Losing a loved one: Tasks you may not want to delay
The loss of a loved one is an incredibly difficult and stressful period. Having a list of items to take care of, and preparing in advance as much as possible, can help make those trying moments a little less stressful. Some items you may want to consider include the following:
Obtain death certificates—and get more than you think you’ll need
In general, it is easier to obtain death certificates from a funeral home earlier, rather than waiting, and it’s always better to overorder them. You will need death certificates for life insurance policies, bank accounts, CDs, investment accounts, credit card accounts, mortgages, Social Security, and more. Retain extra copies of death certificates, since they may be needed to prove the death of the deceased in other, later proceedings.
Care for pets
It is important to arrange care for the decedent’s pets as quickly as possible.

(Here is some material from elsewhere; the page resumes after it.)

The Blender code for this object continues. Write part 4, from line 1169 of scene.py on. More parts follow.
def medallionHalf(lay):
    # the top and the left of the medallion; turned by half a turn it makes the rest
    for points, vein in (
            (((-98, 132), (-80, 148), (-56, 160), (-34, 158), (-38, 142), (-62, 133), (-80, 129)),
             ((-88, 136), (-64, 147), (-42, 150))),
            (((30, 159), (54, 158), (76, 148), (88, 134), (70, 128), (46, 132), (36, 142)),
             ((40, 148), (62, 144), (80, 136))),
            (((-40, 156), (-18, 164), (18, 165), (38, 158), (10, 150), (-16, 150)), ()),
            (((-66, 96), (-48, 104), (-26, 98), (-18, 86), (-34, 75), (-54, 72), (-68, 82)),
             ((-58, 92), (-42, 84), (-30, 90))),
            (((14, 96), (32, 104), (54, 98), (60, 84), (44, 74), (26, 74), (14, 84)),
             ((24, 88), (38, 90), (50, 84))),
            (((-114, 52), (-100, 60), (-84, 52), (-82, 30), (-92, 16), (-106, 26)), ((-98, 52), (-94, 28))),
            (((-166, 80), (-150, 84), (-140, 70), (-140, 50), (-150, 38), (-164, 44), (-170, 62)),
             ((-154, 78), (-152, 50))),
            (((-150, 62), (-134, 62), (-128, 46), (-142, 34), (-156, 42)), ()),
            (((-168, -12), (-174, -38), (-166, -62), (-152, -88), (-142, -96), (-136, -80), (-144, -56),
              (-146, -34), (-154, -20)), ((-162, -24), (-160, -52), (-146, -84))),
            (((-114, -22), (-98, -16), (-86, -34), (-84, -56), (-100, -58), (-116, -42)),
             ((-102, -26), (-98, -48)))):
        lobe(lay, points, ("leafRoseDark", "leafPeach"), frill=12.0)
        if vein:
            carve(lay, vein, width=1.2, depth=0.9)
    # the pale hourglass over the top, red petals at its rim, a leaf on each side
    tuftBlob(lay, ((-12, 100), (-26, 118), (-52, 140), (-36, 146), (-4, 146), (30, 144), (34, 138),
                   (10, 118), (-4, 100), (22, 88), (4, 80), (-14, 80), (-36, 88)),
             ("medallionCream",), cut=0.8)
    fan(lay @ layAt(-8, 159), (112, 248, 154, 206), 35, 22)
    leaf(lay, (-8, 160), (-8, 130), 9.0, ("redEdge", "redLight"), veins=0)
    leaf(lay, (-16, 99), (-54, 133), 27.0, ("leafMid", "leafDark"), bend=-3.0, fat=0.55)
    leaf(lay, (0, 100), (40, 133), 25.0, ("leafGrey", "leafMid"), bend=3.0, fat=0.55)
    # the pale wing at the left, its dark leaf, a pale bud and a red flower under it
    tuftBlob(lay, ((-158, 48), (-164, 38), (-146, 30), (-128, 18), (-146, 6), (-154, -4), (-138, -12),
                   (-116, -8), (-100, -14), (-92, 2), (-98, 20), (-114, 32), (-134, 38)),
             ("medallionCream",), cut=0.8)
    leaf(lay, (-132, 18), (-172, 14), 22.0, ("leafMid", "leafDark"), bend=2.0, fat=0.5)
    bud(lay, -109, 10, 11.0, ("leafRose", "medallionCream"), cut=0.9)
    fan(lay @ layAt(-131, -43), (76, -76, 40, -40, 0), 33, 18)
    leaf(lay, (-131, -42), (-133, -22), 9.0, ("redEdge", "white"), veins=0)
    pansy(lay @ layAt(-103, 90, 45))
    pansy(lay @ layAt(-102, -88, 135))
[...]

Arrange for a housesitter during the funeral
Thieves can target homes based on information that appears in obituaries, which often includes funeral arrangements.

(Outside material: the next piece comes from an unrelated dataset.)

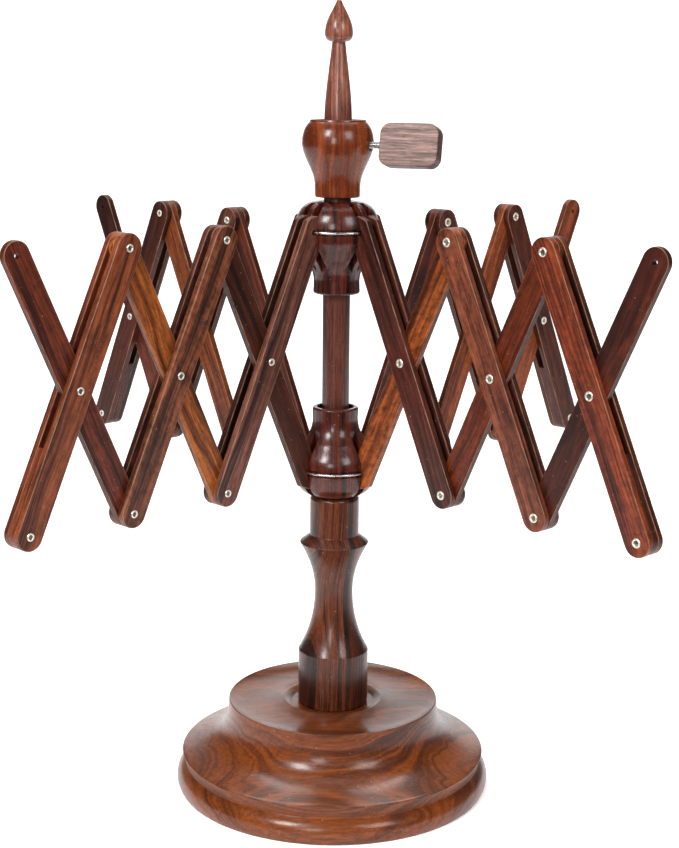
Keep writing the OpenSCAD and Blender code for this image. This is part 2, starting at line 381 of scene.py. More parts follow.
# Dark, middle and light display colours of each wood, then what differs from plain rosewood
WOODS = {
    "base_wood": ((68, 30, 11), (98, 45, 13), (124, 61, 19),
                  dict(band=7.5, warp=7.0, pith=(18.0, 62.0), lines=0.28, grainy=0.6,
                       rough=0.31, coat=0.35)),
    "pedestal_wood": ((32, 14, 8), (67, 29, 15), (100, 48, 24),
                      dict(band=4.5, warp=2.5, pith=(70.0, 45.0), grainy=0.8, rough=0.32, coat=0.34)),
    "spindle_wood": ((52, 24, 18), (72, 34, 26), (92, 47, 35),
                     dict(band=2.5, warp=1.5, pith=(60.0, 30.0), grainy=0.9, rough=0.34, coat=0.45)),
    "hub_wood": ((30, 10, 6), (60, 20, 12), (92, 36, 22),
                 dict(band=4.0, warp=2.0, pith=(70.0, 28.0), lines=0.1, grainy=0.55,
                      rough=0.29, coat=0.45)),
    "collar_wood": ((86, 34, 14), (114, 48, 17), (134, 62, 22),
                    dict(band=7.0, warp=4.0, pith=(60.0, 22.0), lines=0.06, grainy=0.45,
                         rough=0.27, coat=0.35)),
    # The paddle's pale greyish wood is a painted reflection of the key light on its faces, over brown wood
    "paddle_wood": ((98, 71, 62), (122, 92, 83), (142, 112, 102),
                    dict(band=2.0, warp=3.0, pith=(44.0, 52.0), grainy=1.3, rough=0.42)),
    "slat_wood": ((48, 20, 12), (96, 46, 28), (128, 66, 38), {}),
    "slat_wood_light": ((70, 32, 15), (122, 62, 28), (156, 86, 40), {}),
    "slat_wood_dark": ((36, 18, 15), (74, 40, 30), (104, 60, 44), {}),
}
FINISHES = {name: wood(name, srgb(*dark), srgb(*mid), srgb(*light), **settings)
            for name, (dark, mid, light, settings) in WOODS.items()}
FINISHES["steel"] = metal("steel", (0.60, 0.59, 0.57, 1), 0.26, 0.6)
FINISHES["nickel"] = metal("nickel", (0.92, 0.88, 0.78, 1), 0.42, 0.3)
FINISHES["brass"] = metal("brass", (0.72, 0.55, 0.28, 1), 0.3, 0.5)
SLOT = {s["node"]: s["material_slot"] for s in frame["record"]["subparts"]}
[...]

Notify anyone holding a power of attorney
After the passing of your loved one, any power of attorney will no longer be valid. An attorney-in-fact holding a power of attorney can no longer act on the principal’s behalf.

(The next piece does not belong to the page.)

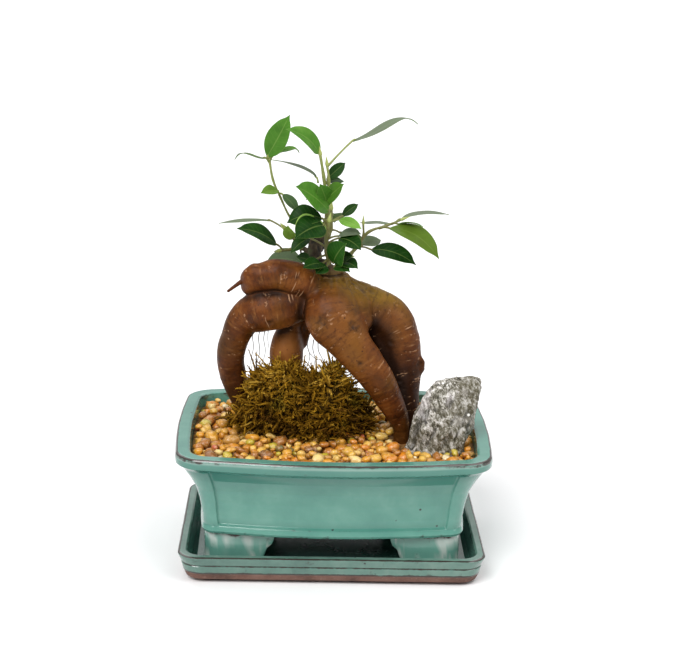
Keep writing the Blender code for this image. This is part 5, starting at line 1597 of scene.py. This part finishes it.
# %% [markdown]
# Grafted trunk
#
# Nurseries graft a small leaved fig onto the swollen roots. The graft leaves a short woody collar
# and a stub of old trunk, from which the new branches grow. Their tubes are merged and melted
# like the roots, and the bark gets rough furrows instead of smooth rings.

# %% Trunk
TRUNK_BASE = 165.8
TRUNK = [(-8, 9, TRUNK_BASE - 2, 4.8), (-12, 8.5, 173, 3.9), (-12.6, 8, 182, 3.8),
         (-10.6, 7, 189.5, 3.0)]
TRUNK_COLLAR = [(-5, 9, TRUNK_BASE - 1, 8.0), (-5.4, 9, 167.6, 6.4), (-6, 9, 169.2, 4.2)]
BRANCHES = {
    "right": [(1.0, 10, TRUNK_BASE - 1, 2.6), (3.8, 10, 171, 1.9), (6.6, 10, 175, 1.3)],
    "middle": [(-9.5, 7.2, 187, 3.0), (-7.8, 6.4, 192, 2.2), (-7.0, 6, 196, 1.6)],
    "left": [(-10.5, 7.6, 184, 2.0), (-16, 7.4, 188.5, 1.2), (-19, 7.2, 191.5, 0.7)],
    "low_left": [(-11, 8.4, 176, 2.6), (-16, 9, 178.5, 1.8), (-19, 9, 180, 1.4)],
    "front": [(-8, 6, 172, 2.8), (-6, 1.5, 173.6, 2.0), (-5.0, -1.5, 175, 1.6)],
    "back": [(-9.5, 11, 180, 2.6), (-7, 15, 183, 1.8), (-5.5, 17.5, 185, 1.4)],
}
TRUNK_VOXEL = 0.5
TRUNK_SIDES = 18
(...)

Gather important documents
Locate Wills and any codicils, trusts and any amendments, and other estate planning documents. Gather documents relating to assets and liabilities, including bank and brokerage accounts, life insurance policies, safe deposit boxes, credit card statements, subscriptions, dues, mortgage statements, utilities, and other assets or liabilities.
In addition, gather information related to digital assets, such as online repositories for photographs or online asset accounts, such as a PayPal or an online banking account. If you have the authority to do so, you should consider canceling subscriptions, memberships, credit cards, and other recurring payments, as appropriate.
Contact a lawyer
You may need to begin probate proceedings soon after your loved one’s death in case their family members or other beneficiaries have emergency costs that must be covered.
Investigate death benefits
Social Security and life insurance may not be the only assets that offer death benefits. Unions, veterans’ organizations, pensions, annuities, and others should also be explored. Make sure that your own beneficiary designations, including those for life insurance policies and retirement plans (such as 401(k)s and IRAs), are up to date. Also, if necessary, make sure your withholdings on Form W-4 accurately reflect your new family reality.
Keep records of payments and expenses
Keeping good records of payments and expenses you make on behalf of the deceased’s estate should make it easier for you to get reimbursed by the estate. In addition, the estate may be able to deduct these payments and expenses against its estate tax or its income tax.
Look into employee benefits
Possible employee benefits include accrued vacation, death benefits, deferred compensation, and more. Some of those benefits could be passed on to the estate of your loved one or to specific beneficiaries.
Consult an advisor
In difficult times, it may be especially helpful to talk to your or your family’s legal, financial or tax advisors and review all steps to take and options you may have to consider.